** start Provided material **

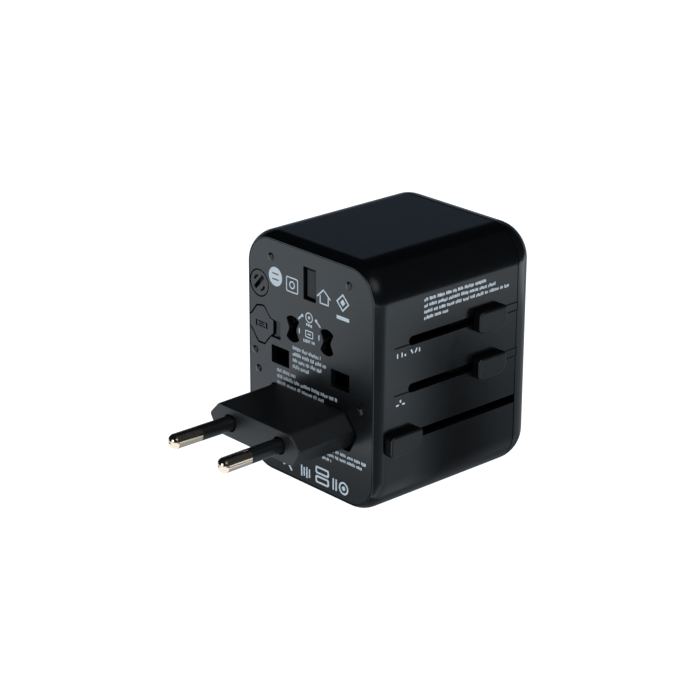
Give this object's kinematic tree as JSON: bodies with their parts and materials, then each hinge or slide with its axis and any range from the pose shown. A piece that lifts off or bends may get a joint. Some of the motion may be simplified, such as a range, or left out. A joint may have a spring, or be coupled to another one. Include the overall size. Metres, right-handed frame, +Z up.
{
  "type": "universal travel adapter",
  "caption": "Block-shaped mains travel adapter with sliding plugs on one face, worked by knobs on the side, and a universal socket with USB ports on the opposite face.",
  "frame": {"origin": "centre of the flat underside of the block, half way between the pin face and the socket face", "axes": "+Z up; +Y from the pin face towards the socket face; +X towards the side with the three sliding knobs"},
  "size_m": [0.0519, 0.0935, 0.0654],
  "materials": {
    "shell_plastic": "satin moulded, fine spark texture",
    "face_plastic": "satin moulded",
    "knob_plastic": "smooth satin",
    "inner_plastic": "plain moulded",
    "sleeve_plastic": "smooth",
    "earth_plastic": "smooth",
    "pale_plastic": "plain moulded",
    "pin_nickel": "bright nickel plate",
    "contact_brass": "stamped",
    "bright_steel": "stamped, bright",
    "board": "solder mask",
    "tape": "polyester tape",
    "can_aluminium": "bare can",
    "fuse_ceramic": "unglazed tube, plated ends",
    "lens": "clear tinted",
    "print_ink": "pad-printed pale ink"
  },
  "bodies": {
    "housing": {"main_shell": "shell_plastic", "pin_plate": "face_plastic", "rear_cap": "shell_plastic", "pilot_lens": "lens", "usb_deck": "inner_plastic", "rail_deck": "inner_plastic", "contact_carrier": "pale_plastic", "live_contact": "contact_brass", "neutral_contact": "contact_brass", "live_bus": "contact_brass", "neutral_bus": "contact_brass", "shutter_spring": "bright_steel", "usb_a_shell_left": "bright_steel", "usb_a_shell_right": "bright_steel", "usb_a_tongue_left": "inner_plastic", "usb_a_tongue_right": "inner_plastic", "usb_c_shell": "bright_steel", "usb_c_tongue": "inner_plastic", "usb_board": "board", "transformer": "tape", "input_capacitor": "can_aluminium", "output_capacitor_left": "can_aluminium", "output_capacitor_right": "can_aluminium", "bridge_rectifier": "inner_plastic", "control_chip": "inner_plastic", "filter_choke": "tape", "spare_fuse": "fuse_ceramic", "fuse_clip_front": "contact_brass", "fuse_clip_rear": "contact_brass"},
    "eu_slider": {"eu_plug_body": "face_plastic", "eu_knob": "knob_plastic", "eu_pin_left": "pin_nickel", "eu_pin_right": "pin_nickel", "eu_sleeve_left": "sleeve_plastic", "eu_sleeve_right": "sleeve_plastic"},
    "uk_slider": {"uk_carriage": "inner_plastic", "uk_knob": "knob_plastic", "uk_live_pin": "pin_nickel", "uk_neutral_pin": "pin_nickel", "uk_live_sleeve": "sleeve_plastic", "uk_neutral_sleeve": "sleeve_plastic", "uk_earth_pin": "earth_plastic"},
    "usaus_slider": {"usaus_carriage": "inner_plastic", "usaus_knob": "knob_plastic"},
    "left_blade": {"blade_left": "pin_nickel", "blade_hub_left": "inner_plastic"},
    "right_blade": {"blade_right": "pin_nickel", "blade_hub_right": "inner_plastic"},
    "shutter": {"safety_shutter": "pale_plastic"},
    "fuse_drawer": {"fuse": "fuse_ceramic"},
    "cap_turn": {"fuse_cap": "face_plastic"},
    "door": {"fuse_door": "face_plastic"}
  },
  "joints": [
    {"name": "eu_slide", "type": "slide", "parent": "housing", "child": "eu_slider", "axis": [0, 1, 0], "range_m": [0, 0.0374]},
    {"name": "uk_slide", "type": "slide", "parent": "housing", "child": "uk_slider", "axis": [0, -1, 0], "range_m": [0, 0.0241]},
    {"name": "usaus_slide", "type": "slide", "parent": "housing", "child": "usaus_slider", "axis": [0, -1, 0], "range_m": [0, 0.0241]},
    {"name": "left_blade_turn", "type": "hinge", "parent": "usaus_slider", "child": "left_blade", "pos_m": [-0.00635, 0.0007, 0.0421], "axis": [0, 1, 0], "range_deg": [-30, 30]},
    {"name": "right_blade_turn", "type": "hinge", "parent": "usaus_slider", "child": "right_blade", "pos_m": [0.00635, 0.0007, 0.0421], "axis": [0, 1, 0], "range_deg": [-30, 30]},
    {"name": "shutter_slide", "type": "slide", "parent": "housing", "child": "shutter", "axis": [0, 0, -1], "range_m": [0, 0.0074], "stiffness_N_per_m": 60, "springref_m": -0.002, "deforming": ["shutter_spring"]},
    {"name": "fuse_draw", "type": "slide", "parent": "housing", "child": "fuse_drawer", "axis": [0, -1, 0], "range_m": [0, 0.026]},
    {"name": "fuse_cap_turn", "type": "hinge", "parent": "fuse_drawer", "child": "cap_turn", "pos_m": [-0.0191, -0.0271, 0.051], "axis": [0, 1, 0], "range_deg": [0, 90]},
    {"name": "fuse_door_pull", "type": "slide", "parent": "housing", "child": "door", "axis": [0, -1, 0], "range_m": [0, 0.008]}
  ]
}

** end Provided material **

> Set problem
Print the material once more, exactly.

> The reply
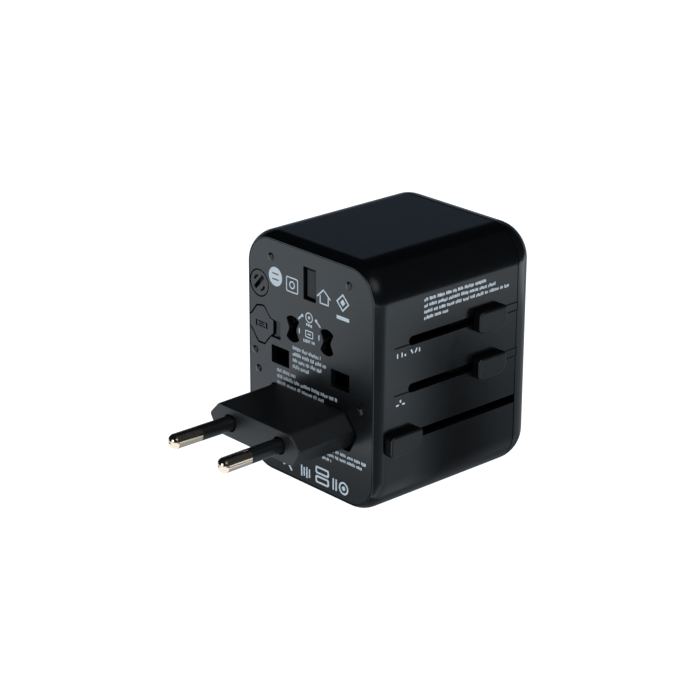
Give this object's kinematic tree as JSON: bodies with their parts and materials, then each hinge or slide with its axis and any range from the pose shown. A piece that lifts off or bends may get a joint. Some of the motion may be simplified, such as a range, or left out. A joint may have a spring, or be coupled to another one. Include the overall size. Metres, right-handed frame, +Z up.
{
  "type": "universal travel adapter",
  "caption": "Block-shaped mains travel adapter with sliding plugs on one face, worked by knobs on the side, and a universal socket with USB ports on the opposite face.",
  "frame": {"origin": "centre of the flat underside of the block, half way between the pin face and the socket face", "axes": "+Z up; +Y from the pin face towards the socket face; +X towards the side with the three sliding knobs"},
  "size_m": [0.0519, 0.0935, 0.0654],
  "materials": {
    "shell_plastic": "satin moulded, fine spark texture",
    "face_plastic": "satin moulded",
    "knob_plastic": "smooth satin",
    "inner_plastic": "plain moulded",
    "sleeve_plastic": "smooth",
    "earth_plastic": "smooth",
    "pale_plastic": "plain moulded",
    "pin_nickel": "bright nickel plate",
    "contact_brass": "stamped",
    "bright_steel": "stamped, bright",
    "board": "solder mask",
    "tape": "polyester tape",
    "can_aluminium": "bare can",
    "fuse_ceramic": "unglazed tube, plated ends",
    "lens": "clear tinted",
    "print_ink": "pad-printed pale ink"
  },
  "bodies": {
    "housing": {"main_shell": "shell_plastic", "pin_plate": "face_plastic", "rear_cap": "shell_plastic", "pilot_lens": "lens", "usb_deck": "inner_plastic", "rail_deck": "inner_plastic", "contact_carrier": "pale_plastic", "live_contact": "contact_brass", "neutral_contact": "contact_brass", "live_bus": "contact_brass", "neutral_bus": "contact_brass", "shutter_spring": "bright_steel", "usb_a_shell_left": "bright_steel", "usb_a_shell_right": "bright_steel", "usb_a_tongue_left": "inner_plastic", "usb_a_tongue_right": "inner_plastic", "usb_c_shell": "bright_steel", "usb_c_tongue": "inner_plastic", "usb_board": "board", "transformer": "tape", "input_capacitor": "can_aluminium", "output_capacitor_left": "can_aluminium", "output_capacitor_right": "can_aluminium", "bridge_rectifier": "inner_plastic", "control_chip": "inner_plastic", "filter_choke": "tape", "spare_fuse": "fuse_ceramic", "fuse_clip_front": "contact_brass", "fuse_clip_rear": "contact_brass"},
    "eu_slider": {"eu_plug_body": "face_plastic", "eu_knob": "knob_plastic", "eu_pin_left": "pin_nickel", "eu_pin_right": "pin_nickel", "eu_sleeve_left": "sleeve_plastic", "eu_sleeve_right": "sleeve_plastic"},
    "uk_slider": {"uk_carriage": "inner_plastic", "uk_knob": "knob_plastic", "uk_live_pin": "pin_nickel", "uk_neutral_pin": "pin_nickel", "uk_live_sleeve": "sleeve_plastic", "uk_neutral_sleeve": "sleeve_plastic", "uk_earth_pin": "earth_plastic"},
    "usaus_slider": {"usaus_carriage": "inner_plastic", "usaus_knob": "knob_plastic"},
    "left_blade": {"blade_left": "pin_nickel", "blade_hub_left": "inner_plastic"},
    "right_blade": {"blade_right": "pin_nickel", "blade_hub_right": "inner_plastic"},
    "shutter": {"safety_shutter": "pale_plastic"},
    "fuse_drawer": {"fuse": "fuse_ceramic"},
    "cap_turn": {"fuse_cap": "face_plastic"},
    "door": {"fuse_door": "face_plastic"}
  },
  "joints": [
    {"name": "eu_slide", "type": "slide", "parent": "housing", "child": "eu_slider", "axis": [0, 1, 0], "range_m": [0, 0.0374]},
    {"name": "uk_slide", "type": "slide", "parent": "housing", "child": "uk_slider", "axis": [0, -1, 0], "range_m": [0, 0.0241]},
    {"name": "usaus_slide", "type": "slide", "parent": "housing", "child": "usaus_slider", "axis": [0, -1, 0], "range_m": [0, 0.0241]},
    {"name": "left_blade_turn", "type": "hinge", "parent": "usaus_slider", "child": "left_blade", "pos_m": [-0.00635, 0.0007, 0.0421], "axis": [0, 1, 0], "range_deg": [-30, 30]},
    {"name": "right_blade_turn", "type": "hinge", "parent": "usaus_slider", "child": "right_blade", "pos_m": [0.00635, 0.0007, 0.0421], "axis": [0, 1, 0], "range_deg": [-30, 30]},
    {"name": "shutter_slide", "type": "slide", "parent": "housing", "child": "shutter", "axis": [0, 0, -1], "range_m": [0, 0.0074], "stiffness_N_per_m": 60, "springref_m": -0.002, "deforming": ["shutter_spring"]},
    {"name": "fuse_draw", "type": "slide", "parent": "housing", "child": "fuse_drawer", "axis": [0, -1, 0], "range_m": [0, 0.026]},
    {"name": "fuse_cap_turn", "type": "hinge", "parent": "fuse_drawer", "child": "cap_turn", "pos_m": [-0.0191, -0.0271, 0.051], "axis": [0, 1, 0], "range_deg": [0, 90]},
    {"name": "fuse_door_pull", "type": "slide", "parent": "housing", "child": "door", "axis": [0, -1, 0], "range_m": [0, 0.008]}
  ]
}